A new film entitled ‘The Report’ depicts the decade-long, Senate investigation of the Central Intelligence Agency’s torture program. The following article was published in the January-February 2020 issue of NewsNotes.
On November 5, the Maryknoll Office for Global Concerns joined colleagues from the National Religious Campaign Against Torture for the Washington, D.C. premier of The Report, a film about the Senate Select Intelligence Committee’s 2014 investigation of the Central Intelligence Agency (CIA) torture program. The film offers a unique, engaging opportunity for United States citizens to understand the nature of the CIA torture program, its moral and practical failings, and the lengths to which the CIA and others went to stymy Senate oversight and sabotage the public release of the report.
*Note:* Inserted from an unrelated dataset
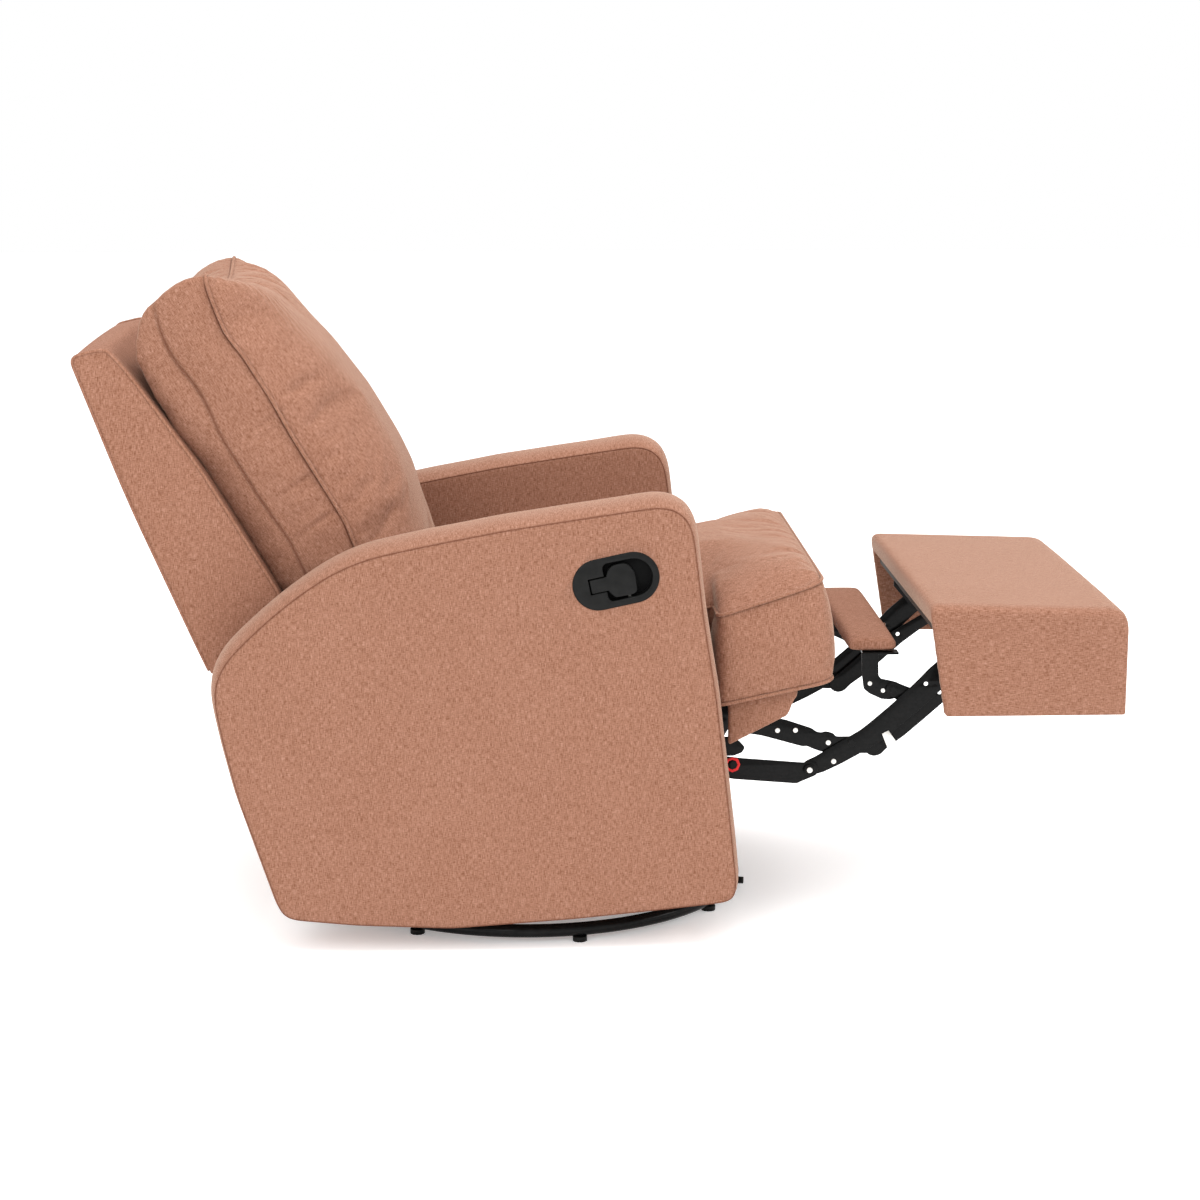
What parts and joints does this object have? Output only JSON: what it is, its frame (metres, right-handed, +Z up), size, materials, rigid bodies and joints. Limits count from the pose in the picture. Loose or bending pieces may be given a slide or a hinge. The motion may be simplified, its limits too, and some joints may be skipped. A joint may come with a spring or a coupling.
{
  "type": "swivel glider recliner",
  "caption": "Upholstered armchair on a swivel ring base, with a gliding body, a reclining back, a folding leg rest and a side release lever.",
  "frame": {"origin": "on the floor, under the middle of the bounding box of the whole chair as shown, with its leg rest out", "axes": "+Z up, +X towards the leg rest, +Y towards the sitter's left arm"},
  "size_m": [1.5314, 0.728, 0.9721],
  "materials": {
    "upholstery": "heathered woven linen-like cloth",
    "satin_black_steel": "satin black",
    "gloss_black_steel": "gloss black",
    "black_plastic": "fine satin",
    "red_plastic": "smooth",
    "timber": "sawn plywood",
    "bright_steel": "plain zinc"
  },
  "bodies": {
    "base": {"base_ring": "gloss_black_steel", "floor_pad_1": "black_plastic", "floor_pad_2": "black_plastic", "floor_pad_3": "black_plastic", "floor_pad_4": "black_plastic", "floor_pad_5": "black_plastic", "floor_pad_6": "black_plastic", "floor_pad_7": "black_plastic", "floor_pad_8": "black_plastic", "base_cross": "gloss_black_steel", "lower_race": "bright_steel", "ball_cage": "bright_steel"},
    "turntable": {"upper_race": "bright_steel", "swivel_plate": "satin_black_steel", "glider_side_left": "satin_black_steel", "glider_side_right": "satin_black_steel"},
    "front_glide_links": {"glide_link_front_left": "satin_black_steel", "glide_link_front_right": "satin_black_steel"},
    "rear_glide_links": {"glide_link_rear_left": "satin_black_steel", "glide_link_rear_right": "satin_black_steel"},
    "chassis": {"carriage_rail_left": "satin_black_steel", "carriage_rail_right": "satin_black_steel", "carriage_cross_front": "satin_black_steel", "carriage_cross_rear": "satin_black_steel", "arm_left": "upholstery", "arm_right": "upholstery", "handle_bezel": "black_plastic", "rear_panel": "upholstery", "mechanism_rail_left": "satin_black_steel", "mechanism_rail_right": "satin_black_steel"},
    "release_lever": {"handle_lever": "black_plastic"},
    "back": {"back_bracket_left": "satin_black_steel", "back_bracket_right": "satin_black_steel", "back_frame": "upholstery", "back_cushion": "upholstery"},
    "lift_links": {"seat_lift_link_left": "satin_black_steel", "seat_lift_link_right": "satin_black_steel"},
    "seat": {"seat_rail_left": "satin_black_steel", "seat_rail_right": "satin_black_steel", "seat_deck": "upholstery", "seat_cushion": "upholstery"},
    "lower_links": {"lower_link_left": "satin_black_steel", "lower_link_right": "satin_black_steel", "link_washer_left": "red_plastic", "link_washer_right": "red_plastic"},
    "cross_links": {"cross_link_left": "satin_black_steel", "cross_link_right": "satin_black_steel", "torque_tube": "satin_black_steel"},
    "long_links": {"long_link_left": "satin_black_steel", "long_link_right": "satin_black_steel"},
    "front_links": {"front_link_left": "satin_black_steel", "front_link_right": "satin_black_steel"},
    "leg_rest": {"footrest_cover": "upholstery", "footrest_board": "timber", "footrest_bracket_left": "satin_black_steel", "footrest_bracket_right": "satin_black_steel"},
    "middle_pad": {"mid_pad": "upholstery", "mid_pad_bracket_left": "satin_black_steel", "mid_pad_bracket_right": "satin_black_steel"}
  },
  "joints": [
    {"name": "swivel", "type": "hinge", "parent": "base", "child": "turntable", "pos_m": [-0.10449, 0, 0.045], "axis": [0, 0, 1], "continuous": true},
    {"name": "front_link_swing", "type": "hinge", "parent": "turntable", "child": "front_glide_links", "pos_m": [0.02551, 0, 0.165], "axis": [0, -1, 0], "range_deg": [0, 28.1]},
    {"name": "rear_link_swing", "type": "hinge", "parent": "turntable", "child": "rear_glide_links", "pos_m": [-0.23449, 0, 0.165], "axis": [0, -1, 0], "range_deg": [0, 28.2]},
    {"name": "glide", "type": "hinge", "parent": "front_glide_links", "child": "chassis", "pos_m": [-0.01174, 0, 0.07761], "axis": [0, 1, 0], "range_deg": [0, 31.7]},
    {"name": "recline", "type": "hinge", "parent": "chassis", "child": "back", "pos_m": [-0.43449, 0, 0.33], "axis": [0, -1, 0], "range_deg": [0, 18]},
    {"name": "seat_lift", "type": "hinge", "parent": "back", "child": "lift_links", "pos_m": [-0.45949, 0, 0.268], "axis": [0, -1, 0], "range_deg": [-37.7, 0]},
    {"name": "seat_tilt", "type": "hinge", "parent": "chassis", "child": "seat", "pos_m": [0.15751, 0, 0.318], "axis": [0, -1, 0], "range_deg": [0, 1.5]},
    {"name": "leg_rest_fold", "type": "hinge", "parent": "seat", "child": "cross_links", "pos_m": [0.19151, 0, 0.306], "axis": [0, 1, 0], "range_deg": [0, 108.76]},
    {"name": "lower_link_turn", "type": "hinge", "parent": "seat", "child": "lower_links", "pos_m": [0.13451, 0, 0.247], "axis": [0, 1, 0], "range_deg": [0, 117]},
    {"name": "long_link_turn", "type": "hinge", "parent": "cross_links", "child": "long_links", "pos_m": [0.37451, 0, 0.273], "axis": [0, 1, 0], "range_deg": [-115.2, 0]},
    {"name": "front_link_turn", "type": "hinge", "parent": "cross_links", "child": "front_links", "pos_m": [0.40951, 0, 0.268], "axis": [0, 1, 0], "range_deg": [-118.9, 0]},
    {"name": "leg_rest_tip", "type": "hinge", "parent": "long_links", "child": "leg_rest", "pos_m": [0.54101, 0, 0.408], "axis": [0, 1, 0], "range_deg": [0, 90.45]},
    {"name": "middle_pad_tip", "type": "hinge", "parent": "front_links", "child": "middle_pad", "pos_m": [0.43651, 0, 0.352], "axis": [0, 1, 0], "range_deg": [0, 100.2]},
    {"name": "release_lever", "type": "hinge", "parent": "chassis", "child": "release_lever", "pos_m": [-0.03217, -0.358, 0.54129], "axis": [0.2079, 0, -0.9781], "range_deg": [0, 32], "stiffness_Nm_per_rad": 3}
  ],
  "couplings": [
    {"joint": "front_link_swing", "follows": "glide", "ratio": 0.88197},
    {"joint": "rear_link_swing", "follows": "glide", "ratio": 0.88386},
    {"joint": "seat_lift", "follows": "recline", "ratio": -2.0911},
    {"joint": "seat_tilt", "follows": "recline", "ratio": 0.082778},
    {"joint": "lower_link_turn", "follows": "leg_rest_fold", "ratio": 1.0753},
    {"joint": "long_link_turn", "follows": "leg_rest_fold", "ratio": -1.0588},
    {"joint": "front_link_turn", "follows": "leg_rest_fold", "ratio": -1.0929},
    {"joint": "leg_rest_tip", "follows": "leg_rest_fold", "ratio": 0.8311},
    {"joint": "middle_pad_tip", "follows": "leg_rest_fold", "ratio": 0.92038}
  ]
}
The Report follows Senate staffer Daniel Jones as he works with the Senate Intelligence Committee to investigate the use of torture on suspected terrorists by the CIA following the September 11 attacks. Prompted by the CIA’s destruction of interrogation videotapes in 2005, the real-life investigation continued over ten years.
For years, the CIA tried to prevent any part of the resulting 6,700 page Senate report from being released to the public. In the end, a redacted 500-page summary was released in 2014. In a statement at that time, the Maryknoll Office for Global Concerns recognized “the great importance of the publication of this document, which details terrible acts of horrific brutality… The report clearly documents that these immoral techniques often failed to generate intelligence or produced false information. (The intelligence ultimately provided could have been acquired by lawful means.) Finally, the report shows that the CIA misled both Congress and certain members of the Bush administration in order to obtain approval for its torture program.”
Following the report’s release in 2014, Senators John McCain and Dianne Feinstein co-authored the amendment to the National Defense Authorization Act seeking to ensure that U.S. agencies no longer use torture.
Past and present government officials continue a campaign of misinformation about the report’s findings. Secretary of State Mike Pompeo, who previously served as Director of the CIA under President Trump, called the film The Report “fiction.”
However, the filmmakers have been transparent about how meticulously the film was researched and how thoroughly the script was informed by the facts of the investigation. Daniel Jones, the Senate staffer played by Adam Driver in the film, joined the film’s writer-producer-director, Scott Z. Burns, at a panel discussion following the film’s D.C. premier to describe the research behind the film. The panelists invited viewers to visit a website for the film which annotates the entire screenplay, with footnotes and links describing the real events the film portrays. Senator Dianne Feinstein, former chair of the Intelligence Committee, who is played by Annette Bening in the film, also attended the D.C. premier, along with fellow committee-members Senators Sheldon Whitehouse and Angus King. Other investigators who worked with Jones on the report and staff from the McCain Institute attended as well.
The film offers a valuable corrective to the CIA’s claims that the torture program was legal and necessary, that it resulted in intelligence that saved the lives of U.S. citizens, and that this information could not have been obtained another way. The Senate report – based in part on the CIA’s own internal report on the program, called the Panetta Review, which the CIA under Director John Brennan tried to keep from Senate investigators – establishes that such claims are unfounded. The torture program produced no such intelligence, undermining the CIA’s own legal justifications for the secret program.
No one was ever held accountable for the torture program. Indeed, former CIA director John Brennan is now a frequent commentator on cable news. Gina Haspel, who oversaw a military site where torture was used and ordered the destruction of video tapes of interrogations, is now Director of the CIA. In 2018, Maryknoll joined other faith groups in publicly opposing her nomination. During his 2016 election campaign, Donald Trump said he would bring back torture techniques such as waterboarding.
All U.S. citizens would do well to watch The Report, now streaming on Amazon. Burns and Jones also urged citizens to read the report itself, or listen to the audio book, read by the film’s cast. Finally, to ensure that the U.S. never again engages in torture, the original, 6,700-page Senate Intelligence Committee report and the Panetta Review should be released to the public. As Daniel Jones said in a recent Washington Post op-ed, “the American public (should know) the full details of what the CIA did in its name. And with these facts transparently laid out, and with a commitment to never commit these crimes again, we can close this dark chapter once and for all.”